PROBLEM: Select, from the data, each line where "picks" occurs.

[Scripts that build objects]
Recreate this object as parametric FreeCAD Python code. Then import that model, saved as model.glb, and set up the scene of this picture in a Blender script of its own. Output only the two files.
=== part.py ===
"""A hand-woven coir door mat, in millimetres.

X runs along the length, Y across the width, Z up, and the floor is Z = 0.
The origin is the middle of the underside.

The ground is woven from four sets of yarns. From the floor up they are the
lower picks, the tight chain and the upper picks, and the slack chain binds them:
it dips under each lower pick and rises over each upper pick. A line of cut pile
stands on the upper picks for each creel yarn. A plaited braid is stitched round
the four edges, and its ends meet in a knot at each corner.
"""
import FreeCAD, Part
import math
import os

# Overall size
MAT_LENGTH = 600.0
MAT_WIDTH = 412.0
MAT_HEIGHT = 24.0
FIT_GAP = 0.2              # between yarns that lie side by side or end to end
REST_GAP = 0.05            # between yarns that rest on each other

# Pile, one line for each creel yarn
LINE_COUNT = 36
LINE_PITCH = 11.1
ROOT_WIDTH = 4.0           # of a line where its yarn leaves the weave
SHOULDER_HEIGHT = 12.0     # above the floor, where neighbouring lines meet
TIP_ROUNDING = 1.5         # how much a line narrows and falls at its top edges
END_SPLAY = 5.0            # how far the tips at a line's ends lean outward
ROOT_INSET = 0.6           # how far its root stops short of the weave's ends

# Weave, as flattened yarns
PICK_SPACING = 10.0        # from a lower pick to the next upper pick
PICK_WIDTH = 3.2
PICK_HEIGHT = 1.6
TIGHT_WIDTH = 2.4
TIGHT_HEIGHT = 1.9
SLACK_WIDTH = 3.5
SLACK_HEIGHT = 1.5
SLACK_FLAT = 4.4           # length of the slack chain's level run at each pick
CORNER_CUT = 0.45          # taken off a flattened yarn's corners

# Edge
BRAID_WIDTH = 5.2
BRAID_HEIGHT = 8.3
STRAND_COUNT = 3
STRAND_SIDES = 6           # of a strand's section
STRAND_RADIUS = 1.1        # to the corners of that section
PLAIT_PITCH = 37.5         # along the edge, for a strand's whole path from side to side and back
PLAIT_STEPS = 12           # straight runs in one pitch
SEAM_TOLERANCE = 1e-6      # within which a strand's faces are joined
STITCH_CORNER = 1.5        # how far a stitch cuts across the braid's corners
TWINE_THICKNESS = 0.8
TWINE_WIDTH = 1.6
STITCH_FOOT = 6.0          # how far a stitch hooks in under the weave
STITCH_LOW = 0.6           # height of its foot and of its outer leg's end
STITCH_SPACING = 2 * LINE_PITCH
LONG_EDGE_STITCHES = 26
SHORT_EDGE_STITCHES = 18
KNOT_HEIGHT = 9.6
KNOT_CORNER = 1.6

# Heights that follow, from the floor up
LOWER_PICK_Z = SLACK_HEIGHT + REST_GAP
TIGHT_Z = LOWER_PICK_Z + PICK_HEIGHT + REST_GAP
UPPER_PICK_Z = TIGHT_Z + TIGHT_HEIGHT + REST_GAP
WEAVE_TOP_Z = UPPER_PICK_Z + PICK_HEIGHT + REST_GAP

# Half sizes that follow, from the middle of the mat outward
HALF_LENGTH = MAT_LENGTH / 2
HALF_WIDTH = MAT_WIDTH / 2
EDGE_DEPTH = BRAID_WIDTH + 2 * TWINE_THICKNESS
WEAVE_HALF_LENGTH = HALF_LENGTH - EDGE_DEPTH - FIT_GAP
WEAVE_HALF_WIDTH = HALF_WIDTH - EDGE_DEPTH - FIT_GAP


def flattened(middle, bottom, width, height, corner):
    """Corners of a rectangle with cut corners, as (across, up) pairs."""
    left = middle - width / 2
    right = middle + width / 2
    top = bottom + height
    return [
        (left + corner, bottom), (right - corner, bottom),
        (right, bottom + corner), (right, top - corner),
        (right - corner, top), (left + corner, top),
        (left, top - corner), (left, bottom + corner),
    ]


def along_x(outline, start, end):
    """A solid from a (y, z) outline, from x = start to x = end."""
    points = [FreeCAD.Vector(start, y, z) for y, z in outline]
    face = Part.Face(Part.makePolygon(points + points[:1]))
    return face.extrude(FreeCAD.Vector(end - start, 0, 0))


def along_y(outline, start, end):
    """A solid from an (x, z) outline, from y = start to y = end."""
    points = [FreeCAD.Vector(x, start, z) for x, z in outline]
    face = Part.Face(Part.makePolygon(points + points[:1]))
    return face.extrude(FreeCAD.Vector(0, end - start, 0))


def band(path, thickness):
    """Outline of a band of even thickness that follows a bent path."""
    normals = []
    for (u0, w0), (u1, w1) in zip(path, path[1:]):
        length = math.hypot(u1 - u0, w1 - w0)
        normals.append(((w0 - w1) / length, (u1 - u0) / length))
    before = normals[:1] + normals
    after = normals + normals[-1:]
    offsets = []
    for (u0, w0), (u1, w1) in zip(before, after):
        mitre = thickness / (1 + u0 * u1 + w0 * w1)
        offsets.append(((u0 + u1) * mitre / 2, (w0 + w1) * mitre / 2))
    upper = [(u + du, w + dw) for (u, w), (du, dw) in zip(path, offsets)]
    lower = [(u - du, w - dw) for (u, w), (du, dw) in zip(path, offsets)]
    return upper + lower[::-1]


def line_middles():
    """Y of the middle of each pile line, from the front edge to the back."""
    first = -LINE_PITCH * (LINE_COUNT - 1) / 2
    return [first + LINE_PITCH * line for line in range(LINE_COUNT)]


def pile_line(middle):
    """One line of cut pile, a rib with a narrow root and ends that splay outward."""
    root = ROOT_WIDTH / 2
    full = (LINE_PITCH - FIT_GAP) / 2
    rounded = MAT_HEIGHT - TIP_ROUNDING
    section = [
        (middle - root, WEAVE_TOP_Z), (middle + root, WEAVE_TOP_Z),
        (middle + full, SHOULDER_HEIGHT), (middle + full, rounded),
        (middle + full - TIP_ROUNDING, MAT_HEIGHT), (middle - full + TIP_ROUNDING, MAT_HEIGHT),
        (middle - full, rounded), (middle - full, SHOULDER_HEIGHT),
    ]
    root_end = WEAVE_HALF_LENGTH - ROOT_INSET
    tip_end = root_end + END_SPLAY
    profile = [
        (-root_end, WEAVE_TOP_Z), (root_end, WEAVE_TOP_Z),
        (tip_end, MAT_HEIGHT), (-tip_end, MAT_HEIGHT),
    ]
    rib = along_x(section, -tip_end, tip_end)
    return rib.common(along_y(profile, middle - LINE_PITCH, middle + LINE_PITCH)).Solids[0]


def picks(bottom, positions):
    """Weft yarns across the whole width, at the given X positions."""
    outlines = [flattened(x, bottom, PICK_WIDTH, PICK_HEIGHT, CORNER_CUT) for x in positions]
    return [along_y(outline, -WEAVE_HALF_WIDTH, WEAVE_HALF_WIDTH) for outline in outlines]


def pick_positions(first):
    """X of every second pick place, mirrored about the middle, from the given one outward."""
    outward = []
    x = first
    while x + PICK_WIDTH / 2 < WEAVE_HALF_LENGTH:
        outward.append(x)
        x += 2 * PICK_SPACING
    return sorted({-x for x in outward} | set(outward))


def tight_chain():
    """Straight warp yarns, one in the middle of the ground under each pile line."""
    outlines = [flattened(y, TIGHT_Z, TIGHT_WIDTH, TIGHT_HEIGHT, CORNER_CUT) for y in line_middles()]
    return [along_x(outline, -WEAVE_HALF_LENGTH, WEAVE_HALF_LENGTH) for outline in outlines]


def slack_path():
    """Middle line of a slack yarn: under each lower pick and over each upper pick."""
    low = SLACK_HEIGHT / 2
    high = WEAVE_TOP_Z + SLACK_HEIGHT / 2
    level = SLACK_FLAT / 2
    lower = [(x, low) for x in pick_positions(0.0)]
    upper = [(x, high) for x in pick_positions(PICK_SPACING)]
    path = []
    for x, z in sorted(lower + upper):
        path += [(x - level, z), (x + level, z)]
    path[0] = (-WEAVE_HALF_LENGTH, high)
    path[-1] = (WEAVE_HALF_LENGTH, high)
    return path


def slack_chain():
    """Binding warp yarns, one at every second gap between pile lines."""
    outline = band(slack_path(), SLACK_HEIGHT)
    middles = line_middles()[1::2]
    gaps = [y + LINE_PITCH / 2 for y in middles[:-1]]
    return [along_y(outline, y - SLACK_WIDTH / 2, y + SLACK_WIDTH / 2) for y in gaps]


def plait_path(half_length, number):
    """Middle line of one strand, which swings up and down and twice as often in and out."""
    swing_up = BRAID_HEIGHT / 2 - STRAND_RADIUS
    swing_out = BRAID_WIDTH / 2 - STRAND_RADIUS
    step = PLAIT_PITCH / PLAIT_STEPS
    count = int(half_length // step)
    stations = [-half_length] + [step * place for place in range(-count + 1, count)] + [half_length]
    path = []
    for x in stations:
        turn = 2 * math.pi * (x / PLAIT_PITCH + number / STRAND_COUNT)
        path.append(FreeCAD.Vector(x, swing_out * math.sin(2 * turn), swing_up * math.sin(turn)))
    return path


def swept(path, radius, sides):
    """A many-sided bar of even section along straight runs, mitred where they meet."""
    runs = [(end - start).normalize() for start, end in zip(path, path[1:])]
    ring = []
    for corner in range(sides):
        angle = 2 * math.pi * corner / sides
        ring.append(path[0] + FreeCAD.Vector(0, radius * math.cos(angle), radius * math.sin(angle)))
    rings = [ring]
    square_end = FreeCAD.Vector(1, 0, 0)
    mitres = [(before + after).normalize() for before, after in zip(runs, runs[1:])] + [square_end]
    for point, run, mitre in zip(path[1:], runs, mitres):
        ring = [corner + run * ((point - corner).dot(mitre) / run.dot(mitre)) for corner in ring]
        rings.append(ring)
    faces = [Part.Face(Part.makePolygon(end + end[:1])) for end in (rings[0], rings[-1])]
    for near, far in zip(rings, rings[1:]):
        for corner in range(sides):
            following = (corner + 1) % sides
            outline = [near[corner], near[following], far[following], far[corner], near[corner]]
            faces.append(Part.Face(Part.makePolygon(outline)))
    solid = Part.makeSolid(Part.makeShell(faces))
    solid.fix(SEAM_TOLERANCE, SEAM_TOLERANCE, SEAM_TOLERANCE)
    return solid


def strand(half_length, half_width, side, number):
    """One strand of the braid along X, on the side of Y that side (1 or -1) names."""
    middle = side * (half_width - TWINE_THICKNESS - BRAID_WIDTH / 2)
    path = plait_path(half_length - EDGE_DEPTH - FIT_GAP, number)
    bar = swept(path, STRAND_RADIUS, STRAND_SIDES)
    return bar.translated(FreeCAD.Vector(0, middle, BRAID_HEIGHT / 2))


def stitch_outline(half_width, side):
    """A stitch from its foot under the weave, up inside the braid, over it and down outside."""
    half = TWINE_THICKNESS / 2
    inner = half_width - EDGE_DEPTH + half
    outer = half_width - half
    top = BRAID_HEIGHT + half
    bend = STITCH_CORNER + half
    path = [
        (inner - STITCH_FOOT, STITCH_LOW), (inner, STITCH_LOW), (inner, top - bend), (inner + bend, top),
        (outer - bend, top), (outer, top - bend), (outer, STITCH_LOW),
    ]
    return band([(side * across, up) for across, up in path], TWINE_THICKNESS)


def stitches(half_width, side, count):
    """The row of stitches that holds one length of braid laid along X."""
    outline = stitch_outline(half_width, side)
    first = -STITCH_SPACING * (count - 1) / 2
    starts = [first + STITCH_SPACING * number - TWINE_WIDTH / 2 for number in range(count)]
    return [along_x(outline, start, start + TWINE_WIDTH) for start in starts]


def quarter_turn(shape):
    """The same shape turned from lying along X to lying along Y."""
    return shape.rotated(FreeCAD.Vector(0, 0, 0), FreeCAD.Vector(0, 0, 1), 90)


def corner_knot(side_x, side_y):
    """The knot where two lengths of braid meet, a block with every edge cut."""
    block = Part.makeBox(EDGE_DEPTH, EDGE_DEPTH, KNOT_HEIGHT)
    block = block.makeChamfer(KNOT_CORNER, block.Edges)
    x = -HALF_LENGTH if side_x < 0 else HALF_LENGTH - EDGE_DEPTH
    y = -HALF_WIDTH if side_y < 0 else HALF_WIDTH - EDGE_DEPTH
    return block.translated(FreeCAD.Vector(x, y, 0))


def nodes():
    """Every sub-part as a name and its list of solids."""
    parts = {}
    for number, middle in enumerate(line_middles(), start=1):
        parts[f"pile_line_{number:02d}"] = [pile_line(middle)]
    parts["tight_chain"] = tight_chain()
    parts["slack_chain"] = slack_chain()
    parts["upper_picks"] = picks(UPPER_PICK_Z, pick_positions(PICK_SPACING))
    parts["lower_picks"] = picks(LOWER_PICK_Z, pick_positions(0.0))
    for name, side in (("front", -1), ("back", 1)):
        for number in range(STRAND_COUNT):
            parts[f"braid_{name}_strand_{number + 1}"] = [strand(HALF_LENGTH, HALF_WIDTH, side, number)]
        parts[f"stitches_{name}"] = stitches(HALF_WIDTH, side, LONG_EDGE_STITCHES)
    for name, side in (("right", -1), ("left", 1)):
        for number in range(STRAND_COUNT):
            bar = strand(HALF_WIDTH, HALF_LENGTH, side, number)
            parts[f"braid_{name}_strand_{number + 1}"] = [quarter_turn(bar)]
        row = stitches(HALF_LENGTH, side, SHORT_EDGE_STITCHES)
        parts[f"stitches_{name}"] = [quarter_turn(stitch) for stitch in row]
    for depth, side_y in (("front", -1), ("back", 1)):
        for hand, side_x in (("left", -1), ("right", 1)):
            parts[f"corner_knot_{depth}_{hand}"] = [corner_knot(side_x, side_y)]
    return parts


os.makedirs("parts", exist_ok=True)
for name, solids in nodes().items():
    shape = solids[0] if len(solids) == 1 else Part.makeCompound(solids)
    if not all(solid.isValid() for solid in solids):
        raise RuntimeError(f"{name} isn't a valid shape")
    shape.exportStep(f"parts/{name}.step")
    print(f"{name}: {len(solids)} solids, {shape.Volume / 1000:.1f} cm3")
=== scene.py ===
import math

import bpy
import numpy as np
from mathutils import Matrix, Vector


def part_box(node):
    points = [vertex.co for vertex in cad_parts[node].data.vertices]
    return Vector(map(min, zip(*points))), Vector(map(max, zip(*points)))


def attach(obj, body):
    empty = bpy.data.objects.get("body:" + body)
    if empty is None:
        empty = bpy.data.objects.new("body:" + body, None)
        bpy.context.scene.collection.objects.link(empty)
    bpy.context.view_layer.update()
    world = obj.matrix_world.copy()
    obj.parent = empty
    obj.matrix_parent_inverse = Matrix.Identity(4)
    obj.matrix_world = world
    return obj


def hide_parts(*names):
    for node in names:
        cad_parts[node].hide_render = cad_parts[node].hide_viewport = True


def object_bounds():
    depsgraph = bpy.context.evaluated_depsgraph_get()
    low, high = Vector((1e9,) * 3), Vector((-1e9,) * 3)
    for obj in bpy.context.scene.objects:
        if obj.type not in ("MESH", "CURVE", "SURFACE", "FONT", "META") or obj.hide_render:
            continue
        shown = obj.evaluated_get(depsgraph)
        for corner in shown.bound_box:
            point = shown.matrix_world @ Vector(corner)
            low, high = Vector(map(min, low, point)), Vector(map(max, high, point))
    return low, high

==

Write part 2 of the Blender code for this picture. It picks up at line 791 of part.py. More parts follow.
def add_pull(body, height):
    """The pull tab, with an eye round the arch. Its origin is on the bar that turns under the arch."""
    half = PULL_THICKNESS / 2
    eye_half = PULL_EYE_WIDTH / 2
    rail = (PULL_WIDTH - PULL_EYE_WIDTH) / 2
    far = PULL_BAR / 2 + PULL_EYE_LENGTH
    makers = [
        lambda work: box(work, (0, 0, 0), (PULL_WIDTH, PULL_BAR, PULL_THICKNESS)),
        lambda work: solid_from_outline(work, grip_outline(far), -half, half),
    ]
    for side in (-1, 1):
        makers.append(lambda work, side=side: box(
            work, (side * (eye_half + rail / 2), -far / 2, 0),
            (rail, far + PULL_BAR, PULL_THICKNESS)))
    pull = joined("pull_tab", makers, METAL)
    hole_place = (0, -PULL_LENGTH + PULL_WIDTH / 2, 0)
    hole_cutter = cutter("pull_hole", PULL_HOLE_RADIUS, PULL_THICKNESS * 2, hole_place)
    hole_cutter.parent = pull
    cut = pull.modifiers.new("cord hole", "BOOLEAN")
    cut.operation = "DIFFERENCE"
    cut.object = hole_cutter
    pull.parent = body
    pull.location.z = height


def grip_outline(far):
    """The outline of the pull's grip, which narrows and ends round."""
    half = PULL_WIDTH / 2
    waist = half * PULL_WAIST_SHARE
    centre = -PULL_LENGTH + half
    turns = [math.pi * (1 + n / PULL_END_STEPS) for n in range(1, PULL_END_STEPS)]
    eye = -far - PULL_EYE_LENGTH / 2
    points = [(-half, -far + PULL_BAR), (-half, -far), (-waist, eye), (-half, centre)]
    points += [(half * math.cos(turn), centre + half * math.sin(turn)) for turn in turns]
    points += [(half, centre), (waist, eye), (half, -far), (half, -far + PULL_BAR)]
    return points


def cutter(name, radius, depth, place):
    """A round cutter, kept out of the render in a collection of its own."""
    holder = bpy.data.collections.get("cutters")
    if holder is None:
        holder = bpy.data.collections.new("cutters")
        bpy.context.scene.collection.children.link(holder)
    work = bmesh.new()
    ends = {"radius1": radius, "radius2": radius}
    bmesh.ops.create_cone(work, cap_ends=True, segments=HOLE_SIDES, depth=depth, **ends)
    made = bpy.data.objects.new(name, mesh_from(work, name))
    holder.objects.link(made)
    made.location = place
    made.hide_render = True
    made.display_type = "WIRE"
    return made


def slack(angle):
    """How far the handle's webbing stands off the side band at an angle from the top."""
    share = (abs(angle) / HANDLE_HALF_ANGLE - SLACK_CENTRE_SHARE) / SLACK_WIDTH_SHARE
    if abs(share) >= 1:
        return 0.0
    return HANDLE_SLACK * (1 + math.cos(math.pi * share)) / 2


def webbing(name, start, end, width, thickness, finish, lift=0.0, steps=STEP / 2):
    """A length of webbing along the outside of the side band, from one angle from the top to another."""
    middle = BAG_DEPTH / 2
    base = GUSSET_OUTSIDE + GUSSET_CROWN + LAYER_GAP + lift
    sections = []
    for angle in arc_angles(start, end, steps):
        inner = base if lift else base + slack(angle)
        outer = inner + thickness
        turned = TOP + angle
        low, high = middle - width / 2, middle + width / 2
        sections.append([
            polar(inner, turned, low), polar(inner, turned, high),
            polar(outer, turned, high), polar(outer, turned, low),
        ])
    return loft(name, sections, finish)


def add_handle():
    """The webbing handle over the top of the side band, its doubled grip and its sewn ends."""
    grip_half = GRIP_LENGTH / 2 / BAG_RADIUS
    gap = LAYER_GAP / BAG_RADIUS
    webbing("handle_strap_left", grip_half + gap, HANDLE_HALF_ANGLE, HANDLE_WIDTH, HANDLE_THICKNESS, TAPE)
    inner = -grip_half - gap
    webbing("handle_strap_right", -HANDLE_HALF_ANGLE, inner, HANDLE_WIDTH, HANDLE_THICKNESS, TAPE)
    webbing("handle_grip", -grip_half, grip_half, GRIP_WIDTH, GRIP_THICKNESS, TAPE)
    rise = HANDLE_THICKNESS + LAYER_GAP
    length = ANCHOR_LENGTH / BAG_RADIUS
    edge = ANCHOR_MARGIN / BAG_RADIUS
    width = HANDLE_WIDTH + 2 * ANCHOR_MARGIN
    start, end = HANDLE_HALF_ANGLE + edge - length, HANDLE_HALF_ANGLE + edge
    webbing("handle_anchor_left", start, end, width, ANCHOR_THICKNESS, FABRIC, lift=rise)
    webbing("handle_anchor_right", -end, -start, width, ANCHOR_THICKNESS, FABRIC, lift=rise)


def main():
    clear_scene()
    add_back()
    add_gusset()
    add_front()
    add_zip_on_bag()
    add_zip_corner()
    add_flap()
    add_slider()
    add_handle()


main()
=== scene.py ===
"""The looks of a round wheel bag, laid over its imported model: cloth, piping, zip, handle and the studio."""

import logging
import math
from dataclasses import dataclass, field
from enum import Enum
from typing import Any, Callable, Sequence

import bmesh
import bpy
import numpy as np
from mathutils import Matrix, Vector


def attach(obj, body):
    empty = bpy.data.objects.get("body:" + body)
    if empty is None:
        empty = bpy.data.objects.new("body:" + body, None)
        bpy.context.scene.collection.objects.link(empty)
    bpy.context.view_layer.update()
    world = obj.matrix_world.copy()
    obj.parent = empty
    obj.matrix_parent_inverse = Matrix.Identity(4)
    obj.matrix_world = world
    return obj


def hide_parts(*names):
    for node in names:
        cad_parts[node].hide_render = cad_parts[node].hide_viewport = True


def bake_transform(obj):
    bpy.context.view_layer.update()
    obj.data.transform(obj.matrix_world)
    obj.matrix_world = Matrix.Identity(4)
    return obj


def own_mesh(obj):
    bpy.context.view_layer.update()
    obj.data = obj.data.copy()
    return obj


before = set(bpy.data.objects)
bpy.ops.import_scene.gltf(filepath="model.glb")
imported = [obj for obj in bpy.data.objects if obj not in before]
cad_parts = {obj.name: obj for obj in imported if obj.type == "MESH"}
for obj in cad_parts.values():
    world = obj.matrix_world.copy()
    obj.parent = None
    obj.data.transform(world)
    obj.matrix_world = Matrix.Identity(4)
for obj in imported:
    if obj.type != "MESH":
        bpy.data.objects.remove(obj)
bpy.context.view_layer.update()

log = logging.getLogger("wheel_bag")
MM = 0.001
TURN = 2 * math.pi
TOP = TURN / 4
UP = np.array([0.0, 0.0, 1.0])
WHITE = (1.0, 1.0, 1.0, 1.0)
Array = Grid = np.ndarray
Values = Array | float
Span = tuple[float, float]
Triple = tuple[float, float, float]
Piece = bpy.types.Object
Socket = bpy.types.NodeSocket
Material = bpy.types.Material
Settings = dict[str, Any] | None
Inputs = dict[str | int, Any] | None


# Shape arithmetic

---

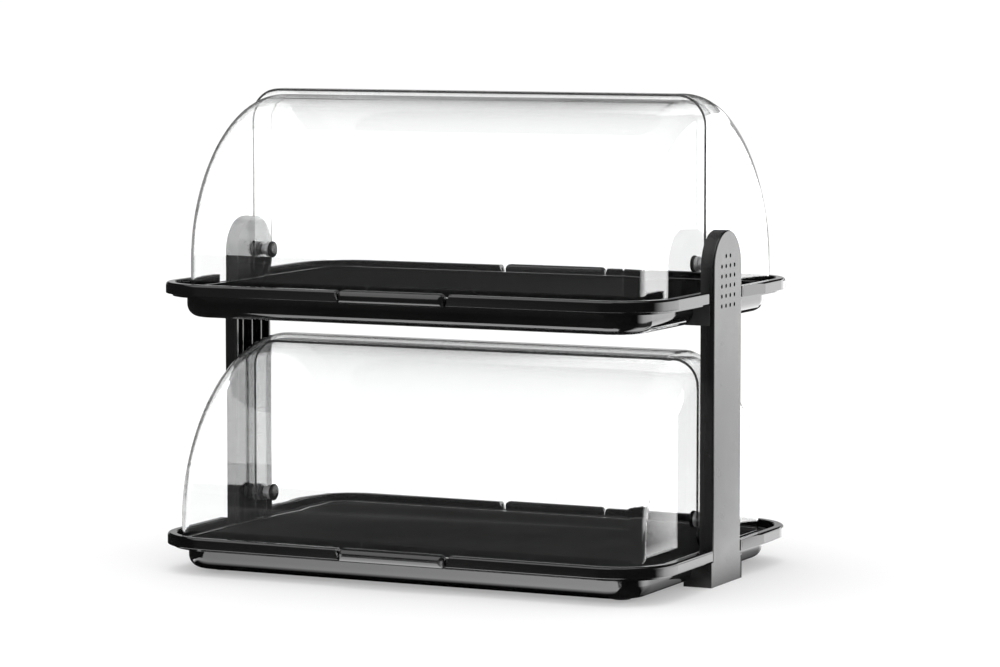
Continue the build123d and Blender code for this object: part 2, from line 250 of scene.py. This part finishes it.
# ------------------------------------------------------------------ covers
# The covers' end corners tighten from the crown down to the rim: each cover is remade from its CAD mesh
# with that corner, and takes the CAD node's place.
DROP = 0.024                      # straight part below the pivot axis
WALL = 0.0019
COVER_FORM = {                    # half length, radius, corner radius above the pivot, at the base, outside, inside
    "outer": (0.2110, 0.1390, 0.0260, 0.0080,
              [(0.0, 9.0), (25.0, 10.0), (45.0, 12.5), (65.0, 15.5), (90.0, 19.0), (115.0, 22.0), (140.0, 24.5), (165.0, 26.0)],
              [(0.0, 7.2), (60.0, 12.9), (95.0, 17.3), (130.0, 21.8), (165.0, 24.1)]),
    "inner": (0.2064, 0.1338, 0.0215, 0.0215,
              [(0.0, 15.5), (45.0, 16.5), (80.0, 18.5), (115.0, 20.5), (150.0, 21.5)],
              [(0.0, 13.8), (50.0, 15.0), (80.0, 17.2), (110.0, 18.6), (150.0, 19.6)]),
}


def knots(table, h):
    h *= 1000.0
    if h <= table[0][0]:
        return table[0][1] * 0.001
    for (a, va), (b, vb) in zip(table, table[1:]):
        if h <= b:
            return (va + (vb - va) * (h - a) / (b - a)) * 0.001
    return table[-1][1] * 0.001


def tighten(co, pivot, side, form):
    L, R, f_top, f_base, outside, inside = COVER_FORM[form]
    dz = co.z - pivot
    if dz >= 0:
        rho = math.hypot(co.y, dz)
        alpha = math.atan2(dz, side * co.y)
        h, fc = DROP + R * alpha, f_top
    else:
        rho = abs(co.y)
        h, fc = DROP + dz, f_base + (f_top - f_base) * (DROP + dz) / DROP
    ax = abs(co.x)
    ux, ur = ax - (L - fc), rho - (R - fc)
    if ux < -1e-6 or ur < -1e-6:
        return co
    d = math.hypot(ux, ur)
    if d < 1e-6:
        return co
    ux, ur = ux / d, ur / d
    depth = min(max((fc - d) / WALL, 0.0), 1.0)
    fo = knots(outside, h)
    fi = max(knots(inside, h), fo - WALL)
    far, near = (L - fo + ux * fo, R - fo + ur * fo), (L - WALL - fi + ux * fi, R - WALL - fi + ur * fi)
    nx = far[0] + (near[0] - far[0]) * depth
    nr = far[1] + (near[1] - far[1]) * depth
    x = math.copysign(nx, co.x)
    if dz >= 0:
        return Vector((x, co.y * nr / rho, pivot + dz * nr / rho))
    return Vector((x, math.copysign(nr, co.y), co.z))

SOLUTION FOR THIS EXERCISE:
lower picks, the tight chain and the upper picks, and the slack chain binds them:
stands on the upper picks for each creel yarn. A plaited braid is stitched round
def picks(bottom, positions):
    parts["upper_picks"] = picks(UPPER_PICK_Z, pick_positions(PICK_SPACING))
    parts["lower_picks"] = picks(LOWER_PICK_Z, pick_positions(0.0))
Write part 2 of the Blender code for this picture. It picks up at line 791 of part.py. More parts follow.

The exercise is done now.